Rounding out the list of DEX’s we will quickly touch on Curve, Bancor and Balancer.

Curve is a protocol that allows for extremely efficient stablecoin trading. Curve boasts nearly $4.2 billion in TVL, after breaking $1 billion for the first time in August 2020. Users have flocked to Curve when needing to exchange one stablecoin asset for another, for example exchanging USDC for Tether (“USDT”).

Similar to Uniswap and Sushiswap, Bancor is an AMM protocol. As of late, Bancor has experienced significant growth, touching $1.5bn TVL at the end of March, up from $150 million of TVL at the end of 2020. The defining feature offered by Bancor has been single sided liquidity providing, meaning LPs can provide a single side of the trading pair. In addition, Bancor has offered a liquidity mining incentive of backstopping impermanent losses for LPs who supply assets for 100 days.
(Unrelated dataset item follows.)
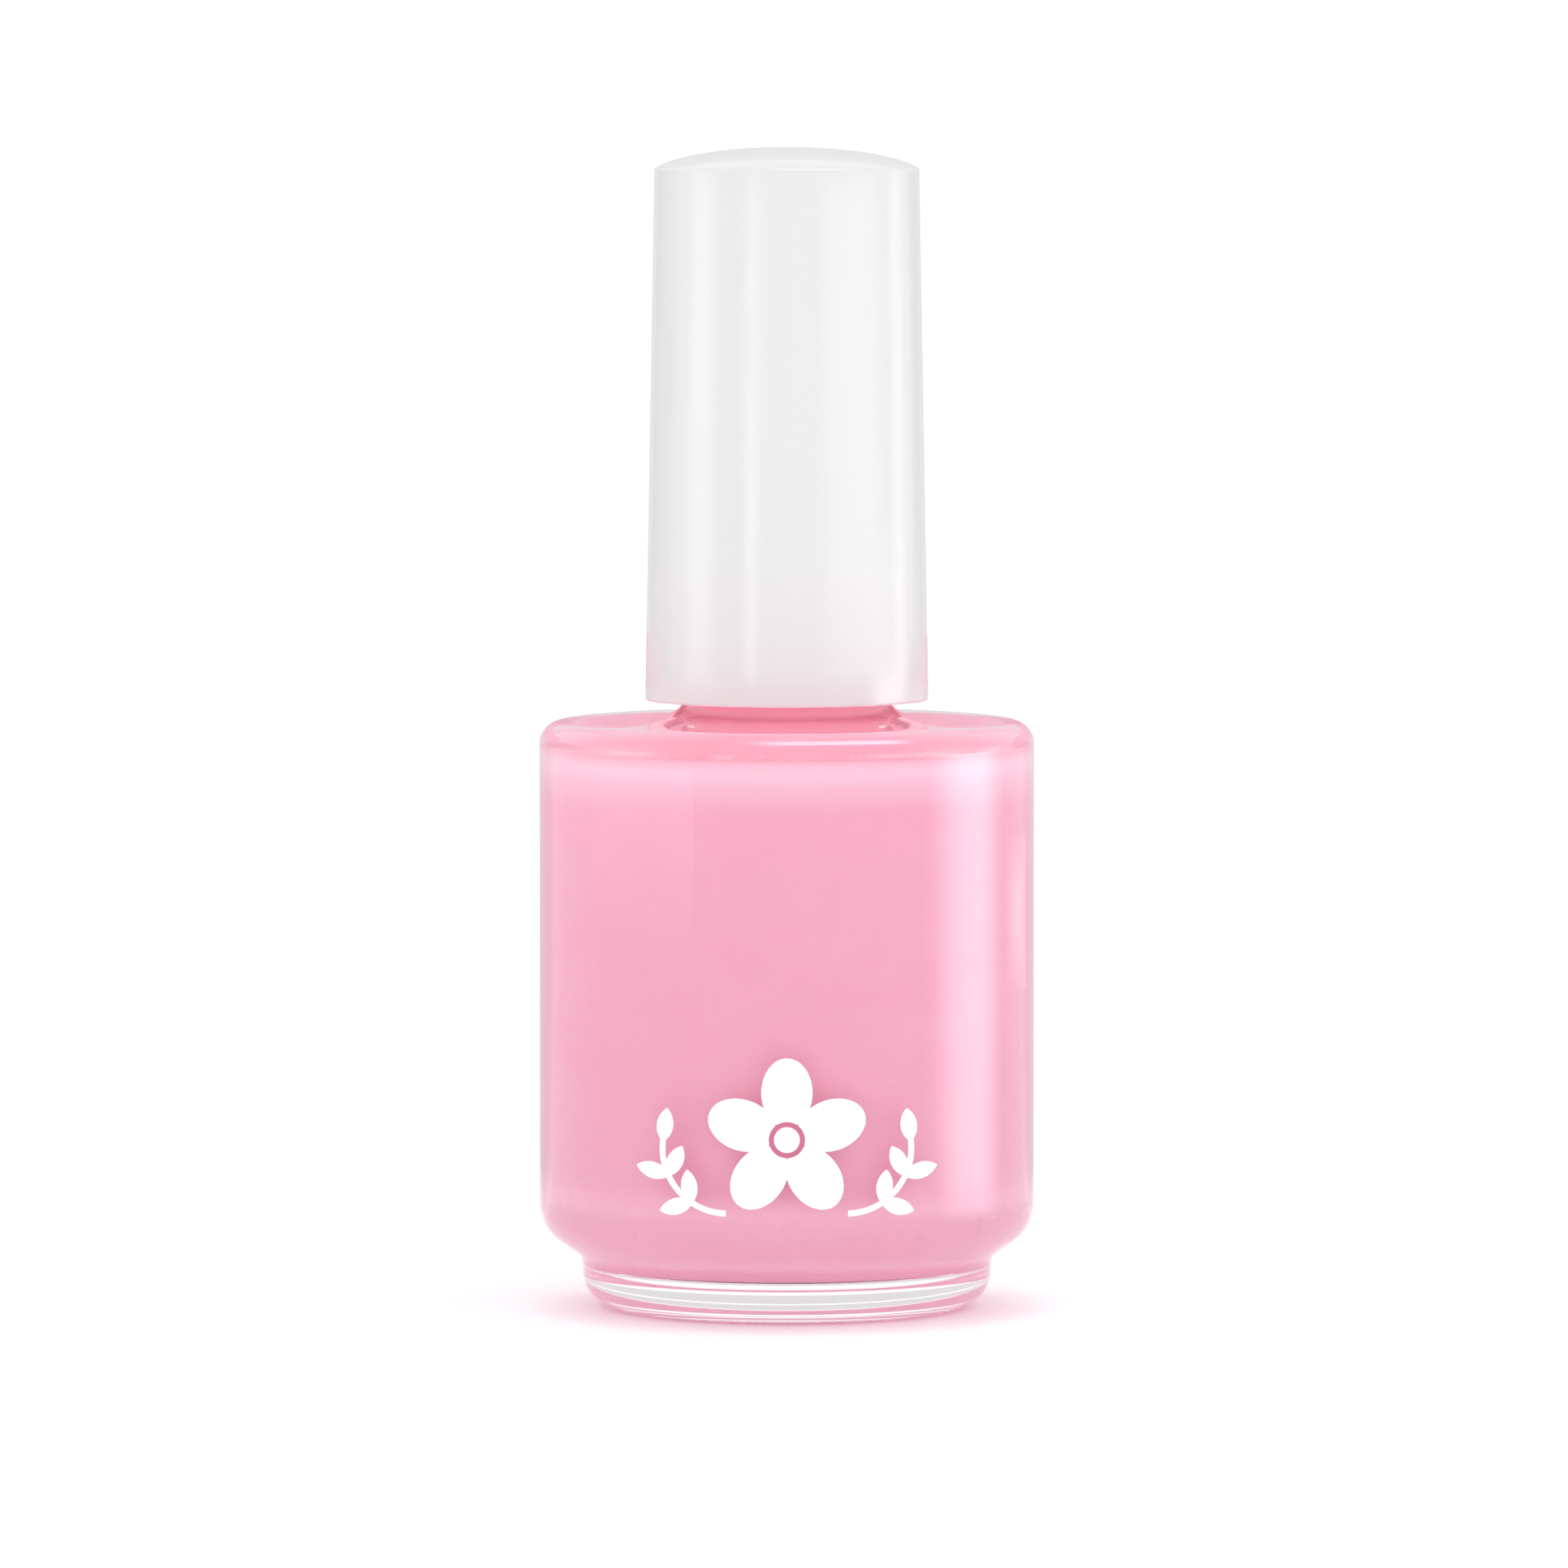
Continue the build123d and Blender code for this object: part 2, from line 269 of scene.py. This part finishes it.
def polish_material(fill_level, shoulder):
    """Creamy pigment with faint streaks; paler where only a film clings, above the fill level.

    Under the shoulder and in the neck its colour is brighter and deeper: painted light, which makes up for
    the shade that the cap casts there."""
    polish = Recipe("pink_polish", Specular_IOR_Level=0.12)
    streaks = polish.range(polish.noise(120, 4, (1, 1, 2.5)), 0.3, 0.7)
    body = polish.mix(streaks, (0.895, 0.50, 0.64), (0.91, 0.53, 0.665))
    film = polish.range(polish.height(), (fill_level - 0.4) * MM, (fill_level + 0.6) * MM)
    clinging = polish.mix(film, body, (0.93, 0.60, 0.73))
    # Painted light: from just under the shoulder up into the neck the polish gets a brighter pink, standing
    # in for light that the cap's shade keeps out.
    neck = polish.range(polish.height(), (shoulder - 0.6) * MM, (shoulder + 0.5) * MM)
    polish.feed("Base Color", polish.mix(neck, clinging, (0.99, 0.53, 0.64)))
    polish.feed("Roughness", polish.range(polish.noise(400), 0.3, 0.7, 0.22, 0.34))
    polish.bump((polish.noise(260, 2), 0.01))
    return polish.material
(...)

Rounding out the group of blue chip DEXs, we have Balancer, an AMM that allows for the customization of LP pool weights. Rather than a 50/50% split on any asset trading pair, Balancer can offer trading pairs of three assets with a 25/25/50% split. This defining characteristic has made Balancer a favorite among yield farmers, with current TVL of $1.8 billion, up from $580 billion at the end of 2020.

PROPERTY OF CORAL DEFI LP. THIS IS NOT AN OFFER TO BUY OR SELL SECURITIES, OR A SOLICITATION OF AN OFFER TO BUY OR SELL SECURITIES. THIS PRESENTATION IS INTENDED FOR INFORMATIONAL PURPOSES ONLY.